Challenge: Word for word, restate every line of the material.

Source excerpt:
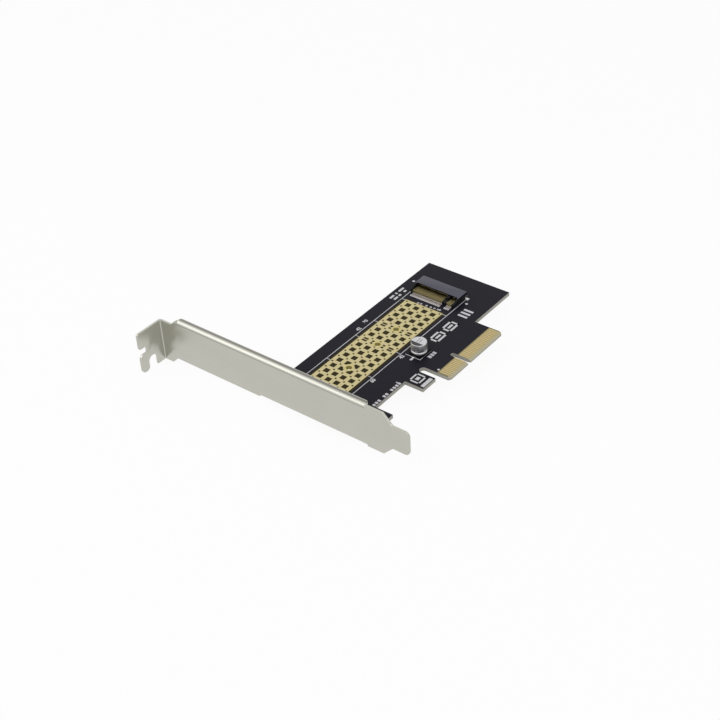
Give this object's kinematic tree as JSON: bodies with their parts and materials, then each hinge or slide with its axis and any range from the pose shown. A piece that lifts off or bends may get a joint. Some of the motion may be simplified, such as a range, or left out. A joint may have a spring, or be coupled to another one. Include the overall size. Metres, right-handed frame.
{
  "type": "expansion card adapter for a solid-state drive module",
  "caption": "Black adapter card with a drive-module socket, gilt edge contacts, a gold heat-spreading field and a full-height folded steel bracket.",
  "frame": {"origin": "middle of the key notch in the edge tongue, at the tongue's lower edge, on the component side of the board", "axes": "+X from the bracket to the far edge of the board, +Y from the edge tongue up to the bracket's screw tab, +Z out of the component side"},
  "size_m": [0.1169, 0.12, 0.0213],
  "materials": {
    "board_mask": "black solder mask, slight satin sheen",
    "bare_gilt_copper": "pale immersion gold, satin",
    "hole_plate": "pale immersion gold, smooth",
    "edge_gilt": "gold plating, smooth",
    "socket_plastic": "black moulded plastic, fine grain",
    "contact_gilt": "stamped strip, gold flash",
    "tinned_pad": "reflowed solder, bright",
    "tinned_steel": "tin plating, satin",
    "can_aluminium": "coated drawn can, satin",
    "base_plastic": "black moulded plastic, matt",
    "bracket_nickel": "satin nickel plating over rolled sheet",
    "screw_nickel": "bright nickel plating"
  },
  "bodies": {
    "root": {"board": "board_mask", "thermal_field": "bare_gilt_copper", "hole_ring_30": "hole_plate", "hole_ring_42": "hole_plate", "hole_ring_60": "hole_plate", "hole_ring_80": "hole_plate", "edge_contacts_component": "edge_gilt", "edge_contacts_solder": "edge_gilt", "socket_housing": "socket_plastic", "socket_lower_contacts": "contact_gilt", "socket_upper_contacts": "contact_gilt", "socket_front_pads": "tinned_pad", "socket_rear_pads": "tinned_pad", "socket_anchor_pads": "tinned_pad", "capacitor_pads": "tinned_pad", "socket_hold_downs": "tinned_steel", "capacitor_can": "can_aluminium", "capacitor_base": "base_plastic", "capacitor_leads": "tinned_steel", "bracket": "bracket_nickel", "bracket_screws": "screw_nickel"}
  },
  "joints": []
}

Result for this task:
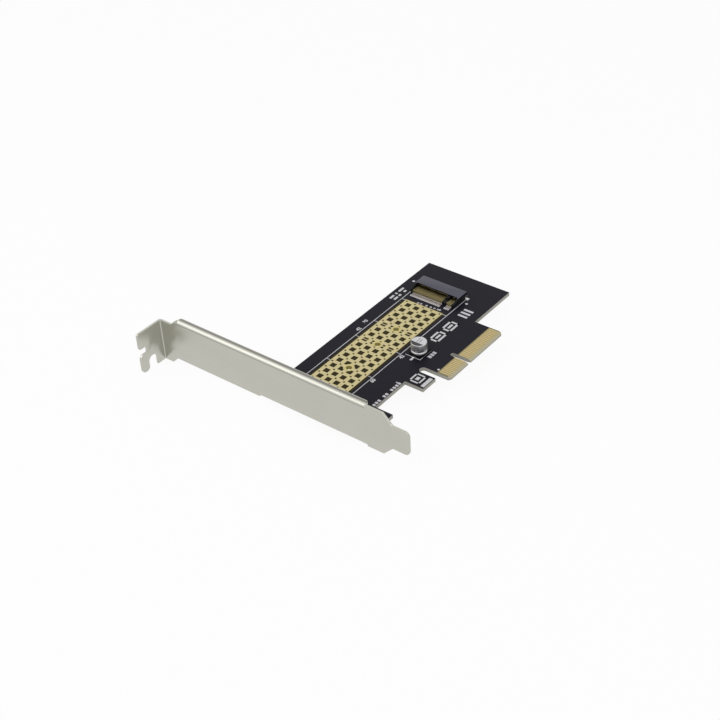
Give this object's kinematic tree as JSON: bodies with their parts and materials, then each hinge or slide with its axis and any range from the pose shown. A piece that lifts off or bends may get a joint. Some of the motion may be simplified, such as a range, or left out. A joint may have a spring, or be coupled to another one. Include the overall size. Metres, right-handed frame.
{
  "type": "expansion card adapter for a solid-state drive module",
  "caption": "Black adapter card with a drive-module socket, gilt edge contacts, a gold heat-spreading field and a full-height folded steel bracket.",
  "frame": {"origin": "middle of the key notch in the edge tongue, at the tongue's lower edge, on the component side of the board", "axes": "+X from the bracket to the far edge of the board, +Y from the edge tongue up to the bracket's screw tab, +Z out of the component side"},
  "size_m": [0.1169, 0.12, 0.0213],
  "materials": {
    "board_mask": "black solder mask, slight satin sheen",
    "bare_gilt_copper": "pale immersion gold, satin",
    "hole_plate": "pale immersion gold, smooth",
    "edge_gilt": "gold plating, smooth",
    "socket_plastic": "black moulded plastic, fine grain",
    "contact_gilt": "stamped strip, gold flash",
    "tinned_pad": "reflowed solder, bright",
    "tinned_steel": "tin plating, satin",
    "can_aluminium": "coated drawn can, satin",
    "base_plastic": "black moulded plastic, matt",
    "bracket_nickel": "satin nickel plating over rolled sheet",
    "screw_nickel": "bright nickel plating"
  },
  "bodies": {
    "root": {"board": "board_mask", "thermal_field": "bare_gilt_copper", "hole_ring_30": "hole_plate", "hole_ring_42": "hole_plate", "hole_ring_60": "hole_plate", "hole_ring_80": "hole_plate", "edge_contacts_component": "edge_gilt", "edge_contacts_solder": "edge_gilt", "socket_housing": "socket_plastic", "socket_lower_contacts": "contact_gilt", "socket_upper_contacts": "contact_gilt", "socket_front_pads": "tinned_pad", "socket_rear_pads": "tinned_pad", "socket_anchor_pads": "tinned_pad", "capacitor_pads": "tinned_pad", "socket_hold_downs": "tinned_steel", "capacitor_can": "can_aluminium", "capacitor_base": "base_plastic", "capacitor_leads": "tinned_steel", "bracket": "bracket_nickel", "bracket_screws": "screw_nickel"}
  },
  "joints": []
}